Given problem:
Repeat exactly the lines from the start of the entries below through the line containing "core = 0.12". Omit the rest.

Records to use:
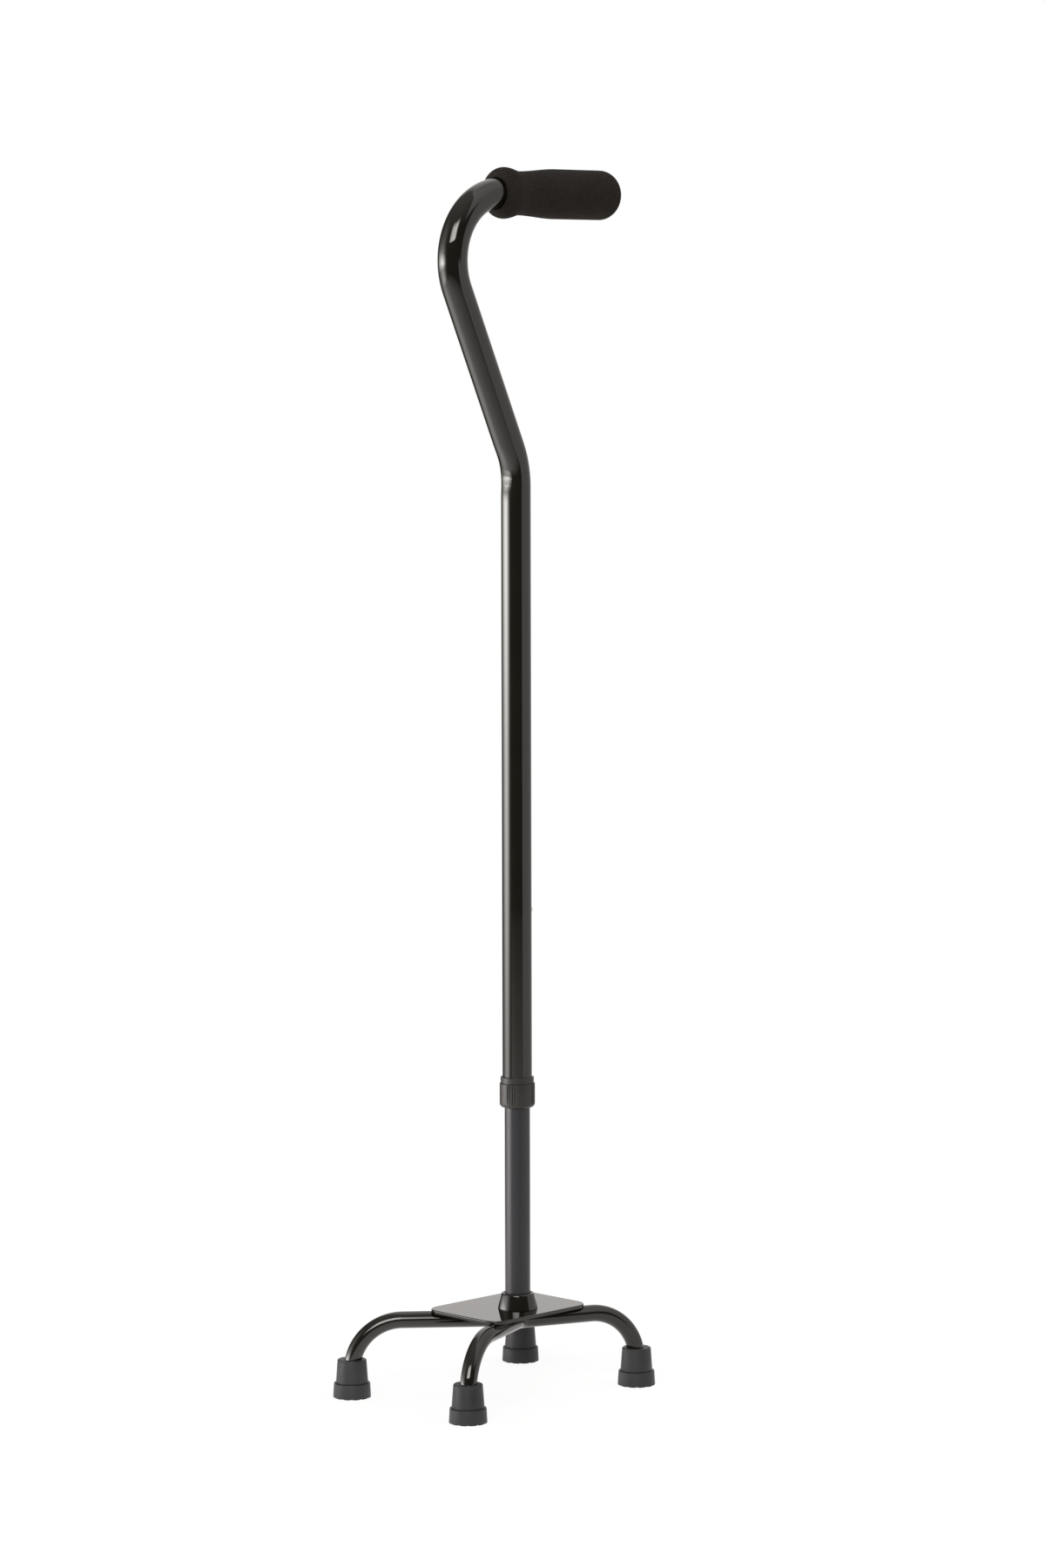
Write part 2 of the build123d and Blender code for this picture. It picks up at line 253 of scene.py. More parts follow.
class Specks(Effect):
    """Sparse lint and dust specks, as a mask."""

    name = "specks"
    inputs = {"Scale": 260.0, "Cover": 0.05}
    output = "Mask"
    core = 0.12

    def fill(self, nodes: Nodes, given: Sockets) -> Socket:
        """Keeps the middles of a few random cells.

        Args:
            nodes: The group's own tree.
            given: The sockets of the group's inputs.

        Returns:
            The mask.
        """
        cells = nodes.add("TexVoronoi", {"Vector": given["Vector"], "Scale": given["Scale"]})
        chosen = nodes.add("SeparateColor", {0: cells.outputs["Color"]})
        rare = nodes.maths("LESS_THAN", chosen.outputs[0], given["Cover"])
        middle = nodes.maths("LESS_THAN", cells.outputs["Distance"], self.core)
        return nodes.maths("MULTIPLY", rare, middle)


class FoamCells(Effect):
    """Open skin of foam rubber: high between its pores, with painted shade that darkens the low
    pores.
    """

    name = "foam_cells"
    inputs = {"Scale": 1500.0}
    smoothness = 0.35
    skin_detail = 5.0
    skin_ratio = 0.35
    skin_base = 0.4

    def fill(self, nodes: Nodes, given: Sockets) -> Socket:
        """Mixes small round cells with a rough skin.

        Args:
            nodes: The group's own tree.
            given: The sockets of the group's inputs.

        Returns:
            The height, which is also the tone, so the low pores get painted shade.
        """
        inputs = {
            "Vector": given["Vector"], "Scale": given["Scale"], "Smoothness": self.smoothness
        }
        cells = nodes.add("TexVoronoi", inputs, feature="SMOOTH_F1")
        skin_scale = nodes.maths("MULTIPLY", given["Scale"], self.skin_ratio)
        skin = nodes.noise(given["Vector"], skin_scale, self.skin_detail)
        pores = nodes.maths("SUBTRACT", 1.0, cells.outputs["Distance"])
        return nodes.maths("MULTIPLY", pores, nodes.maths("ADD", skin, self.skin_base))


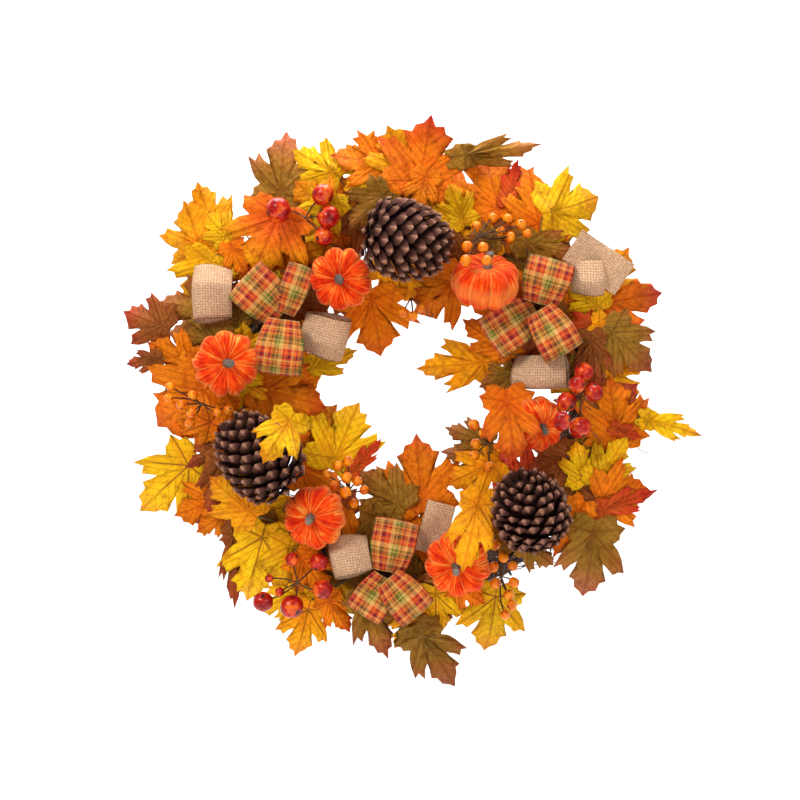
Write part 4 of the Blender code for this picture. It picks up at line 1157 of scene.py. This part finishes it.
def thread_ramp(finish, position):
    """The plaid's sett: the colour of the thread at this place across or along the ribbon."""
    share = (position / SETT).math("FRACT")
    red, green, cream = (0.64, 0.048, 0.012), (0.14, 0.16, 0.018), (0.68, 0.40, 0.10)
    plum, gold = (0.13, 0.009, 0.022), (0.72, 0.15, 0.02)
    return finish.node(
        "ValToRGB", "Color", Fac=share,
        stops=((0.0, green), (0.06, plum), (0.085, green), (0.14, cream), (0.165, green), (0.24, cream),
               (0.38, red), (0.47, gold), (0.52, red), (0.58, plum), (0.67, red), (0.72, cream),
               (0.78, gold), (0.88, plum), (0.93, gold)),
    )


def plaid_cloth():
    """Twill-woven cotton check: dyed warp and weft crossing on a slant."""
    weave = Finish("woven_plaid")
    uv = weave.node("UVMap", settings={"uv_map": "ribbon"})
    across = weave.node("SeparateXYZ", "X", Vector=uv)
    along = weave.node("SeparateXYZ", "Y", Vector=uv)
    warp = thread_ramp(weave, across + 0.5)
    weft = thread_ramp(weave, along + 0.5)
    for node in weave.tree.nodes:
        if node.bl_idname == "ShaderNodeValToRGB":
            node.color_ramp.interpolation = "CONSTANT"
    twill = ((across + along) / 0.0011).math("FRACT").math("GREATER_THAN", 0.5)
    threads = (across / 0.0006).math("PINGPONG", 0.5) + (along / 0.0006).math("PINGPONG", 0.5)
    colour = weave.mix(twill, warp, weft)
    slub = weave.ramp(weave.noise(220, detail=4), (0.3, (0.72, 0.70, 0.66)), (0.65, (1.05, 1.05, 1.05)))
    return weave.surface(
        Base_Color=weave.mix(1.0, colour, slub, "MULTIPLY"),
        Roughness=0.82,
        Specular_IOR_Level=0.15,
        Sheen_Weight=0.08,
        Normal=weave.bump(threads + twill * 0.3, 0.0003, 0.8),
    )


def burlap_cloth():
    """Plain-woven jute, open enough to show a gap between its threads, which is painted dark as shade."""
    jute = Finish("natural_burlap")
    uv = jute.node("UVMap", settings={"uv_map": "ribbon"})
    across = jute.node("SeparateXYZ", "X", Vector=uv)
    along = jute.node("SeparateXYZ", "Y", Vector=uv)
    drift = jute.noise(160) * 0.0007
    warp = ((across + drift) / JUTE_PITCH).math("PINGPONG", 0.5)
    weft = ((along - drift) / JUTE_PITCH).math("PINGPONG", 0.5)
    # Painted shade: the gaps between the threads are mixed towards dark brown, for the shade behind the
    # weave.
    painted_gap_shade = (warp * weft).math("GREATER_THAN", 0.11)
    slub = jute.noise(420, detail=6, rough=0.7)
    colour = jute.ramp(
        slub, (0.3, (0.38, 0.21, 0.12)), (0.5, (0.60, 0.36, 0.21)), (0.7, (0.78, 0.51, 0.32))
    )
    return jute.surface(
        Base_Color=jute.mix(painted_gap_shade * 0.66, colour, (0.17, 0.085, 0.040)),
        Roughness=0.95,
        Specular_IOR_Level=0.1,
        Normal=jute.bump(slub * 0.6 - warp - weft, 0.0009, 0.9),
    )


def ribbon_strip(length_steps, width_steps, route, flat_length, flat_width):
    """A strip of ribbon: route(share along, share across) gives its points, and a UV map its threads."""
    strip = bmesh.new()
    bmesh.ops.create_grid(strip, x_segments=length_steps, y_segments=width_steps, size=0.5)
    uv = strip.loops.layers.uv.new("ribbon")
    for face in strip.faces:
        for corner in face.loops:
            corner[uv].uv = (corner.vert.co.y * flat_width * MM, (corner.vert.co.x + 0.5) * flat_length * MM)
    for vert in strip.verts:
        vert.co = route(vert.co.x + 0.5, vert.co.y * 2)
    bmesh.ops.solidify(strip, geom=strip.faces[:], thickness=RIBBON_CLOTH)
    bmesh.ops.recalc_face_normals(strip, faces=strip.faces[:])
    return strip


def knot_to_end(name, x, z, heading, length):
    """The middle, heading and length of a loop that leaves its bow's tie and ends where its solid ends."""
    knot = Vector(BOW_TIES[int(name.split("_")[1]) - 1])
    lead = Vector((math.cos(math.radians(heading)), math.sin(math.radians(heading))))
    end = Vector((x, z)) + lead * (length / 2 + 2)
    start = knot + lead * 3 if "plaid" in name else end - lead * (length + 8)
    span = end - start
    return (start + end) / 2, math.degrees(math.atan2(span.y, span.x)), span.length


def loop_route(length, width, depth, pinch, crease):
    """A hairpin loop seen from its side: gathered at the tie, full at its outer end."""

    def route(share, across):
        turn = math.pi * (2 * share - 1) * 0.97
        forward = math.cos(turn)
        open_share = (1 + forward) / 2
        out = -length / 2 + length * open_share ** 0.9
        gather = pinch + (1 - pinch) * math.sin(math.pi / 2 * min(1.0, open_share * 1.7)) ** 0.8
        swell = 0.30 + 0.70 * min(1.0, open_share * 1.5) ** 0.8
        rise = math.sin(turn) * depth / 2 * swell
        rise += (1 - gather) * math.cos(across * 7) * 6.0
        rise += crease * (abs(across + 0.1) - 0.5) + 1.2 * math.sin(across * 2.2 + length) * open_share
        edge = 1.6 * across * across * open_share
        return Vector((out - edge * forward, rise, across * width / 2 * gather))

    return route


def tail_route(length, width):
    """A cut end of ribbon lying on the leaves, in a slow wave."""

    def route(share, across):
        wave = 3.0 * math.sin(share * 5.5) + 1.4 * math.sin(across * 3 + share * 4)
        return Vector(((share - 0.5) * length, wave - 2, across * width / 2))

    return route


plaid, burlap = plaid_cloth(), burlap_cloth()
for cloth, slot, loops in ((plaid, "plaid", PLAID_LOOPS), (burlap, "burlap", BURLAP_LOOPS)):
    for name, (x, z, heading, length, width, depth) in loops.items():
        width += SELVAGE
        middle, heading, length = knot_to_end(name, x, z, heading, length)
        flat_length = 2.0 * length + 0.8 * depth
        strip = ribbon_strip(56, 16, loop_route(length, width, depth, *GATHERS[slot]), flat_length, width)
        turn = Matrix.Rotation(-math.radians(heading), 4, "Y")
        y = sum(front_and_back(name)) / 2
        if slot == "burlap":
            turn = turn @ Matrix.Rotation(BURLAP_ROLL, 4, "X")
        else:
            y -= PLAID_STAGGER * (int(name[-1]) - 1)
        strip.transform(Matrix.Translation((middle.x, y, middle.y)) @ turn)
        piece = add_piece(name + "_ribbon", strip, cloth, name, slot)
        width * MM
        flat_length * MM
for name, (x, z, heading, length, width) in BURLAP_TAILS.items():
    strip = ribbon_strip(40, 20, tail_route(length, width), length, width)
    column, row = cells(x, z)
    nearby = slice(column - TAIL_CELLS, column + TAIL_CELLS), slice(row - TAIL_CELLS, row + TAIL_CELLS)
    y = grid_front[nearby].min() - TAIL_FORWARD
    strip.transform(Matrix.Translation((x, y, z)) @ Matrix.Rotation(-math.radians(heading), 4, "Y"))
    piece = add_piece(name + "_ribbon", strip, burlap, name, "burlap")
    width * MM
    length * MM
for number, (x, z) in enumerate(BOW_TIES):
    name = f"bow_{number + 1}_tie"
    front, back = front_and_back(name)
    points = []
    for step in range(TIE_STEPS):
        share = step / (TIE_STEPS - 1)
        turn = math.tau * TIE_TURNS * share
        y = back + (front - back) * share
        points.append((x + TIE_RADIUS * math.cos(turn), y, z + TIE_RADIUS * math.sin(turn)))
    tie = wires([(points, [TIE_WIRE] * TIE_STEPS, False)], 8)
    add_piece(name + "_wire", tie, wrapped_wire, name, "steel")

Final result:
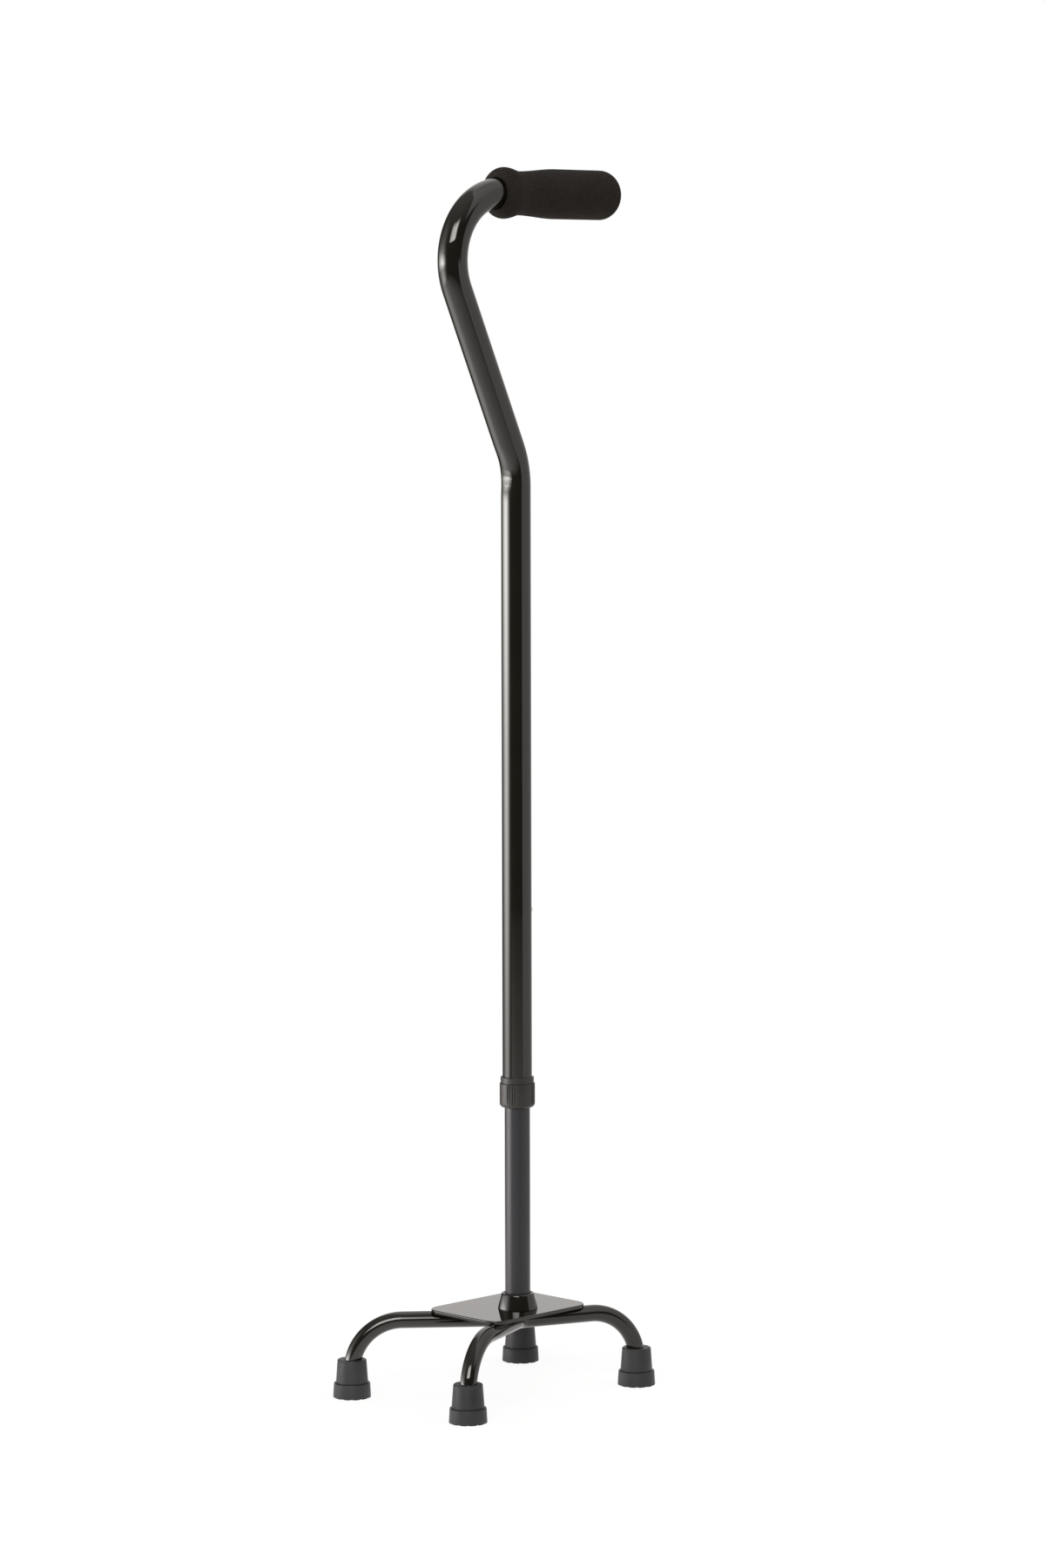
Write part 2 of the build123d and Blender code for this picture. It picks up at line 253 of scene.py. More parts follow.
class Specks(Effect):
    """Sparse lint and dust specks, as a mask."""

    name = "specks"
    inputs = {"Scale": 260.0, "Cover": 0.05}
    output = "Mask"
    core = 0.12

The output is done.